### Objective
Write every line of the material out exactly as shown.

# # # #

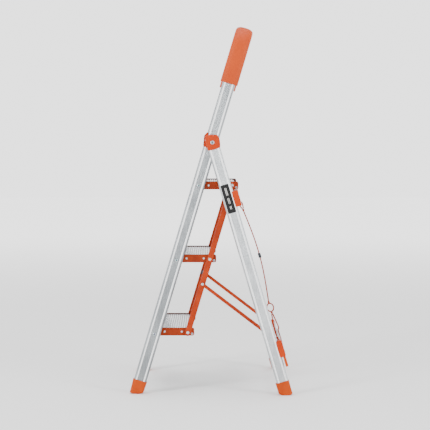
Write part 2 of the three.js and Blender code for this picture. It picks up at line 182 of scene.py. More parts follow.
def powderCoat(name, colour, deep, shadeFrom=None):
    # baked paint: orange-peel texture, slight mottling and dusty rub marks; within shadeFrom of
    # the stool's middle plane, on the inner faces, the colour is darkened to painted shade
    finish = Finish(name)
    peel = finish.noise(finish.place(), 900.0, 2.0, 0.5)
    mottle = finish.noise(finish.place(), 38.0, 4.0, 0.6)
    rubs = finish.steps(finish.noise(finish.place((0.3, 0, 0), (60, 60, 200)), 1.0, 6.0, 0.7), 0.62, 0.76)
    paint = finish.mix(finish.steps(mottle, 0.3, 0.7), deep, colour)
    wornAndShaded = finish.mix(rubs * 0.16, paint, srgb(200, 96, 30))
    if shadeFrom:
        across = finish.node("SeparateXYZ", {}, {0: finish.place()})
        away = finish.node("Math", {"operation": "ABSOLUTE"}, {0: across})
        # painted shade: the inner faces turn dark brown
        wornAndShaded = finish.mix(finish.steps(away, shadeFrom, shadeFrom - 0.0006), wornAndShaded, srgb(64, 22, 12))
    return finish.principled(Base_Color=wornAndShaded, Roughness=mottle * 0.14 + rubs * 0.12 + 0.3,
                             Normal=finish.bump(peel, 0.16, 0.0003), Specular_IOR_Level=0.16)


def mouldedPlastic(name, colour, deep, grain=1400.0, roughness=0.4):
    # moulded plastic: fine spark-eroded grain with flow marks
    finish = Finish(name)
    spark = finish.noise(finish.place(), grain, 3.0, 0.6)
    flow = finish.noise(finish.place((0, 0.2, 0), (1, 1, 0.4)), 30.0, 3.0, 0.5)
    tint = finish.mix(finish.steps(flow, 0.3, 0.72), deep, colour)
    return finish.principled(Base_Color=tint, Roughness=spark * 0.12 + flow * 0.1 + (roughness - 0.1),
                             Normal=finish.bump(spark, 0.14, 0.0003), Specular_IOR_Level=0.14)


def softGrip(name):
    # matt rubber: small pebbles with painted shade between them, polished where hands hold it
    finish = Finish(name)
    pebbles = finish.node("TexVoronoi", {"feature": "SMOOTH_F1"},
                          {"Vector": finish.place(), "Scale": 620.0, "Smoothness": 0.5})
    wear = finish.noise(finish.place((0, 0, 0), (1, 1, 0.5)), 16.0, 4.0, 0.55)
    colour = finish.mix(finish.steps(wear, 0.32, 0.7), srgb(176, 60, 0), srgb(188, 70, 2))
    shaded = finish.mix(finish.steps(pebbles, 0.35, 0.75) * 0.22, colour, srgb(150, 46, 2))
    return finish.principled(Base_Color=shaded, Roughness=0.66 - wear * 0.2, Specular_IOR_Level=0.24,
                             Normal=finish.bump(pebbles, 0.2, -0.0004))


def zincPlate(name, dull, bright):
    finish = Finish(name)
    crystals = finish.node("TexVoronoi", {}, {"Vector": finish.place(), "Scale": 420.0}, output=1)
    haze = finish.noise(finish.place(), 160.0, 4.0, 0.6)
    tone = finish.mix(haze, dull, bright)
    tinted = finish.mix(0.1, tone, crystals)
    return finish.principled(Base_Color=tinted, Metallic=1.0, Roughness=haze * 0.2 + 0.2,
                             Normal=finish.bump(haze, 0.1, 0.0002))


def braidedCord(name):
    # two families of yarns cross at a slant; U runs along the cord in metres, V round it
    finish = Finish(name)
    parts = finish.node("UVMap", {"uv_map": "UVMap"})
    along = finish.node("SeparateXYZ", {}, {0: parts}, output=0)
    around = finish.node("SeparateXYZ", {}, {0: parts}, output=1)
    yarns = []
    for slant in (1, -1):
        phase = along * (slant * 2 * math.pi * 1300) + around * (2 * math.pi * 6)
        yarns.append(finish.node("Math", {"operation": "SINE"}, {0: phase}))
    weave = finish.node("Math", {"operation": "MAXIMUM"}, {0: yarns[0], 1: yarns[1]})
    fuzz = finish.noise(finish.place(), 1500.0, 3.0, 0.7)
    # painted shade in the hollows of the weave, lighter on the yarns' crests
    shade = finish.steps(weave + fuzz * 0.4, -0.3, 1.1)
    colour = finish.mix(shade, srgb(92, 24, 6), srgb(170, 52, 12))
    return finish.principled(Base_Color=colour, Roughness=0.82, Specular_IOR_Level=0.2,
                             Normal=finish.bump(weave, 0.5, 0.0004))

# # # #

### Expected answer
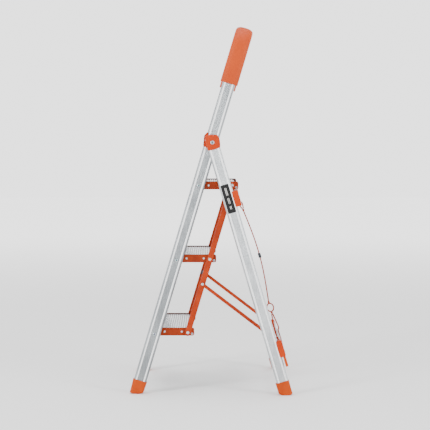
Write part 2 of the three.js and Blender code for this picture. It picks up at line 182 of scene.py. More parts follow.
def powderCoat(name, colour, deep, shadeFrom=None):
    # baked paint: orange-peel texture, slight mottling and dusty rub marks; within shadeFrom of
    # the stool's middle plane, on the inner faces, the colour is darkened to painted shade
    finish = Finish(name)
    peel = finish.noise(finish.place(), 900.0, 2.0, 0.5)
    mottle = finish.noise(finish.place(), 38.0, 4.0, 0.6)
    rubs = finish.steps(finish.noise(finish.place((0.3, 0, 0), (60, 60, 200)), 1.0, 6.0, 0.7), 0.62, 0.76)
    paint = finish.mix(finish.steps(mottle, 0.3, 0.7), deep, colour)
    wornAndShaded = finish.mix(rubs * 0.16, paint, srgb(200, 96, 30))
    if shadeFrom:
        across = finish.node("SeparateXYZ", {}, {0: finish.place()})
        away = finish.node("Math", {"operation": "ABSOLUTE"}, {0: across})
        # painted shade: the inner faces turn dark brown
        wornAndShaded = finish.mix(finish.steps(away, shadeFrom, shadeFrom - 0.0006), wornAndShaded, srgb(64, 22, 12))
    return finish.principled(Base_Color=wornAndShaded, Roughness=mottle * 0.14 + rubs * 0.12 + 0.3,
                             Normal=finish.bump(peel, 0.16, 0.0003), Specular_IOR_Level=0.16)


def mouldedPlastic(name, colour, deep, grain=1400.0, roughness=0.4):
    # moulded plastic: fine spark-eroded grain with flow marks
    finish = Finish(name)
    spark = finish.noise(finish.place(), grain, 3.0, 0.6)
    flow = finish.noise(finish.place((0, 0.2, 0), (1, 1, 0.4)), 30.0, 3.0, 0.5)
    tint = finish.mix(finish.steps(flow, 0.3, 0.72), deep, colour)
    return finish.principled(Base_Color=tint, Roughness=spark * 0.12 + flow * 0.1 + (roughness - 0.1),
                             Normal=finish.bump(spark, 0.14, 0.0003), Specular_IOR_Level=0.14)


def softGrip(name):
    # matt rubber: small pebbles with painted shade between them, polished where hands hold it
    finish = Finish(name)
    pebbles = finish.node("TexVoronoi", {"feature": "SMOOTH_F1"},
                          {"Vector": finish.place(), "Scale": 620.0, "Smoothness": 0.5})
    wear = finish.noise(finish.place((0, 0, 0), (1, 1, 0.5)), 16.0, 4.0, 0.55)
    colour = finish.mix(finish.steps(wear, 0.32, 0.7), srgb(176, 60, 0), srgb(188, 70, 2))
    shaded = finish.mix(finish.steps(pebbles, 0.35, 0.75) * 0.22, colour, srgb(150, 46, 2))
    return finish.principled(Base_Color=shaded, Roughness=0.66 - wear * 0.2, Specular_IOR_Level=0.24,
                             Normal=finish.bump(pebbles, 0.2, -0.0004))


def zincPlate(name, dull, bright):
    finish = Finish(name)
    crystals = finish.node("TexVoronoi", {}, {"Vector": finish.place(), "Scale": 420.0}, output=1)
    haze = finish.noise(finish.place(), 160.0, 4.0, 0.6)
    tone = finish.mix(haze, dull, bright)
    tinted = finish.mix(0.1, tone, crystals)
    return finish.principled(Base_Color=tinted, Metallic=1.0, Roughness=haze * 0.2 + 0.2,
                             Normal=finish.bump(haze, 0.1, 0.0002))


def braidedCord(name):
    # two families of yarns cross at a slant; U runs along the cord in metres, V round it
    finish = Finish(name)
    parts = finish.node("UVMap", {"uv_map": "UVMap"})
    along = finish.node("SeparateXYZ", {}, {0: parts}, output=0)
    around = finish.node("SeparateXYZ", {}, {0: parts}, output=1)
    yarns = []
    for slant in (1, -1):
        phase = along * (slant * 2 * math.pi * 1300) + around * (2 * math.pi * 6)
        yarns.append(finish.node("Math", {"operation": "SINE"}, {0: phase}))
    weave = finish.node("Math", {"operation": "MAXIMUM"}, {0: yarns[0], 1: yarns[1]})
    fuzz = finish.noise(finish.place(), 1500.0, 3.0, 0.7)
    # painted shade in the hollows of the weave, lighter on the yarns' crests
    shade = finish.steps(weave + fuzz * 0.4, -0.3, 1.1)
    colour = finish.mix(shade, srgb(92, 24, 6), srgb(170, 52, 12))
    return finish.principled(Base_Color=colour, Roughness=0.82, Specular_IOR_Level=0.2,
                             Normal=finish.bump(weave, 0.5, 0.0004))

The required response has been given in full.